Of course, the fact that orgs like Greenpeace have been talking about such issues for decades, and not just the last few years like Cameron has, really annoys them too. Or, they think its a conspiracy to impinge on their own liberties/ pay more money.
The issue isn’t about the science – it is because they usually hate the politics of the people behind the science and instinctively want to rail against any suc agenda.
Re: #12 – that ’sun spots’ theory has been discredited.
http://environment.guardian.co.uk/climatechange/story/0,,2123448,00.html
A spokesman for the Royal Society, the UK’s leading scientific academy, said: “This is an important contribution to the scientific debate on climate change. At present there is a small minority which is seeking to deliberately confuse the public on the causes of climate change. They are often misrepresenting the science, when the reality is that the evidence is getting stronger every day. We have reached a point where a failure to take action to reduce carbon dioxide and other greenhouse gas emissions would be irresponsible and dangerous.”
Channel 4 and Martin Durkin, producer of The Great Global Warming Swindle, declined to comment.
The Royal Society is regrettably now a subsidiary of the government. IIRC 60% of its funding comes from Whitehall. Not independent. Just saying what they were told to say.
(And yes this is the genetic fallacy. It’s the direct equivalent of the “linked to big oil” argument put forward with such monotonous regularity by the greens. Sauce for the goose and all…)
Actually I’m not very impressed with the solar argument, although I don’t think anyone has firmly established either the case for or against. We don’t know yet.
Much like global warming itself, really.
>From my perspective there is nothing scientific about the popular notion of climate change – it is based on some fabled “scientific concensus” (despite consensus being an anathema to the empirical method).
This is precisely my point. It is *perfectly scientific* for the vast majority of us who aren’t climate scientists (including me and AFAIK everyone else here) to be quite content to swallow a consensus as strong as it is on climate change. Rules of thumb and other people’s knowledge are how human beings construct the world about them – or one of these days I’d pour a kettle full of boiling water down my throat to check if it really does take the lining off my oesophagus, or whether that particular theory is just a vast right-wing copnspiracy to stop me enjoying myself. In the absence of expertise or revelation, the consensus is the rational / scientific / correct answer for most people.
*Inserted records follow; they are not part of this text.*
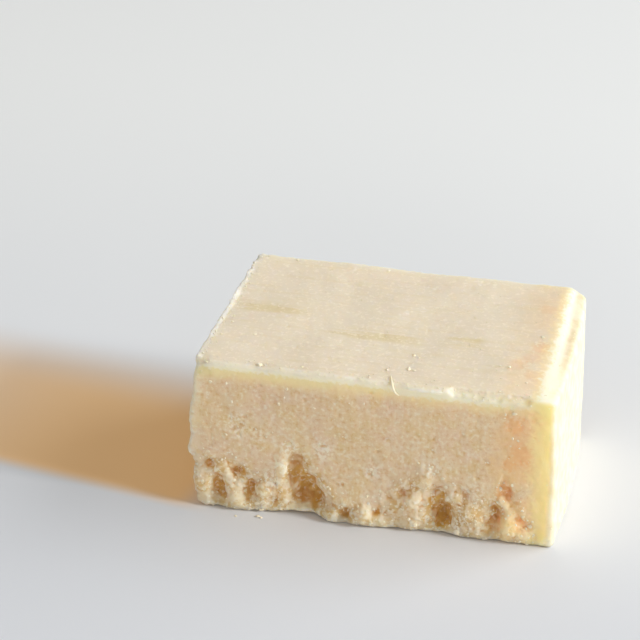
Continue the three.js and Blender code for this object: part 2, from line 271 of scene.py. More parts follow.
class Grid:
    """Numbers at voxels round the cheese. The first voxel is at start, and they are size apart."""

    def __init__(self, values, start, size):
        self.values = values
        self.start = start
        self.size = size

    def axes(self):
        """The voxels' places along X, Y and Z, each shaped to spread over the grid."""
        places = (s + np.arange(n) * self.size for s, n in zip(self.start, self.values.shape))
        return [p.astype(np.float32) for p in np.meshgrid(*places, indexing="ij", sparse=True)]

    def at(self, points):
        """The numbers at any points, by linear blending."""
        cells = np.clip((points - self.start) / self.size, 0, np.array(self.values.shape) - 1.001)
        low = cells.astype(np.int32)
        part = cells - low
        total = np.zeros(len(points))
        for corner in itertools.product((0, 1), repeat=3):
            weight = np.prod(np.where(corner, part, 1 - part), axis=1)
            total += weight * self.values[tuple((low + corner).T)]
        return total


def smoothstep(value, low, high):
    """0 at low and before it, 1 at high and past it, smooth between."""
    part = np.clip((value - low) / (high - low), 0, 1)
    return part * part * (3 - 2 * part)


def blend(low, high, part):
    """Low where part is 0, and high where it is 1."""
    return low * (1 - part) + high * part


def blurred(values, sigma):
    """The values blurred by sigma voxels along each axis, in wide passes and then narrow ones."""
    variance = sigma * sigma
    while variance > 0.25:
        stride = max(1, int(math.sqrt(variance)))
        for axis in range(3):
            sides = np.roll(values, stride, axis) + np.roll(values, -stride, axis)
            values = (sides + 2 * values) / np.float32(4)
        variance -= stride * stride / 2
    return values


def noise(axes, size, seed):
    """Smooth noise from -1 to 1 at all voxels. size is its cell's length, or one for each axis."""
    sizes = np.broadcast_to(size, 3)
    cells = [(a - a.flat[0]).ravel() / s for a, s in zip(axes, sizes)]
    counts = [int(c.max()) + 2 for c in cells]
    values = np.random.default_rng(seed).uniform(-1, 1, counts).astype(np.float32)
    for axis, cell in enumerate(cells):
        low = cell.astype(np.int32)
        shape = [1, 1, 1]
        shape[axis] = len(cell)
        part = smoothstep(cell - low, 0, 1).astype(np.float32).reshape(shape)
        values = blend(np.take(values, low, axis), np.take(values, low + 1, axis), part)
    return values


def layered(axes, layers, values=0):
    """The values with layers of noise added."""
    for height, size, seed in layers:
        values = values + height * noise(axes, size, seed)
    return values


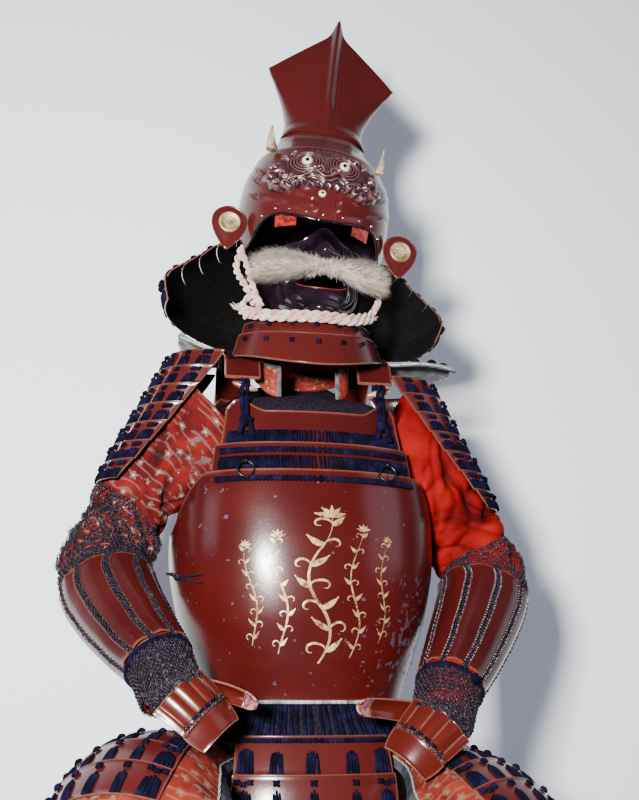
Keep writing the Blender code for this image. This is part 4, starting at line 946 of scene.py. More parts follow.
turn = sums(woven_flowers, "ARCTAN2", parts.outputs["Y"], parts.outputs["X"])
petals = sums(woven_flowers, "COSINE", sums(woven_flowers, "MULTIPLY", turn, 5.0))
reach = sums(woven_flowers, "MULTIPLY_ADD", petals, 0.05, 0.22)
link(sums(woven_flowers, "LESS_THAN", cells.outputs["Distance"], reach), ends_out.inputs["Flower"])
link(sums(woven_flowers, "LESS_THAN", cells.outputs["Distance"], 0.075), ends_out.inputs["Heart"])
tendril = node(woven_flowers, "ShaderNodeTexWave", Scale=0.55, Distortion=7.0, Detail=1.0, wave_type="RINGS")
link(scaled.outputs[0], tendril.inputs["Vector"])
link(sums(woven_flowers, "GREATER_THAN", tendril.outputs["Fac"], 0.86), ends_out.inputs["Vine"])


def brocade(name, scale, red, dark_red, thread, heart, frayed_patches=0.0):
    """Red silk with woven flowers, from a UV map in metres; returns the material, its tree and its base colour."""
    made, tree, shader = surface_material(name, 0.8)
    uv = node(tree, "ShaderNodeTexCoord")
    pattern = node(tree, "ShaderNodeGroup", node_tree=woven_flowers)
    pattern.inputs["Scale"].default_value = scale
    tree.links.new(uv.outputs["UV"], pattern.inputs["Vector"])
    worn = noise(tree, uv.outputs["Object"], 40, 5)
    ground = ramp(tree, noise(tree, uv.outputs["Object"], 25, 4), (0.36, dark_red), (0.62, red))
    if frayed_patches:
        rag = sums(tree, "GREATER_THAN", noise(tree, uv.outputs["Object"], 26, 8), 0.72 - frayed_patches)
        ground = blended(tree, sums(tree, "MULTIPLY", rag, 0.7), ground, (0.0832, 0.0676, 0.0728))
    kept = sums(tree, "GREATER_THAN", worn, 0.44)
    colour = blended(tree, sums(tree, "MULTIPLY", pattern.outputs["Vine"], sums(tree, "MULTIPLY", kept, 0.55)),
                     ground, thread)
    colour = blended(tree,
                     sums(tree, "MULTIPLY", pattern.outputs["Flower"], sums(tree, "MULTIPLY", kept, 0.85)),
                     colour, thread)
    colour = blended(tree, sums(tree, "MULTIPLY", pattern.outputs["Heart"], kept), colour, heart)
    # Painted shade: the silk is darkened towards purplish black in the sleeve's deep creases, by the point attribute
    # read here.
    painted_crease_shade = node(tree, "ShaderNodeAttribute", attribute_name="painted_crease_shade")
    colour = blended(tree, painted_crease_shade.outputs["Fac"], colour, (0.0052, 0.0021, 0.0036))
    tree.links.new(colour, shader.inputs["Base Color"])
    weave = node(tree, "ShaderNodeTexWave", Scale=500, Distortion=0.5)
    tree.links.new(uv.outputs["UV"], weave.inputs["Vector"])
    relief(tree, shader, sums(tree, "ADD", weave.outputs["Fac"], pattern.outputs["Flower"]), 0.35, 0.0005)
    return made, tree, shader, colour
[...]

http://www.donaldstrachan.com/archive/?p=4
As Sunny says, the ‘deniers’ are not the slightest bit interested in the science, merely in picking bits from it to push an agenda which just so happens to coincide with what they were pushing already. (And, yes, t’other side are the same, but alas this time they have the science on their side.) In this sense, they;re just like the ID creationists, who look equally silly.
Now, if you want to move the debate from ‘what’s happening’ (which to me seems open and shut) to ‘what can we reasonably do about what’s happening’ then there’s a discussion to be had. But this denialism just makes parts (mostly Internet parts, it has to be said) of the right look silly. Which is fine by me.
>why was 1924 the hottest year on record ?
My great-granddad smoked 150 woodbines a day and lived til he was 224. Same answer.
Yet the one issue that I’ve not seen countered is this of the “evolutionary blink” that Matt says. I know that some scientists reckon if they can drill some of the moon they can get another 450 years of data on solar cycles and the like to help truly pin down that we are indeed in an unusual situation. If you have credible links to people that have proved you only need about 150 years of data to make judgements on something like global climate change patterns that we know from other studies take lengths of time a number of times greater than the data available to us, then I would love to finally have it to use.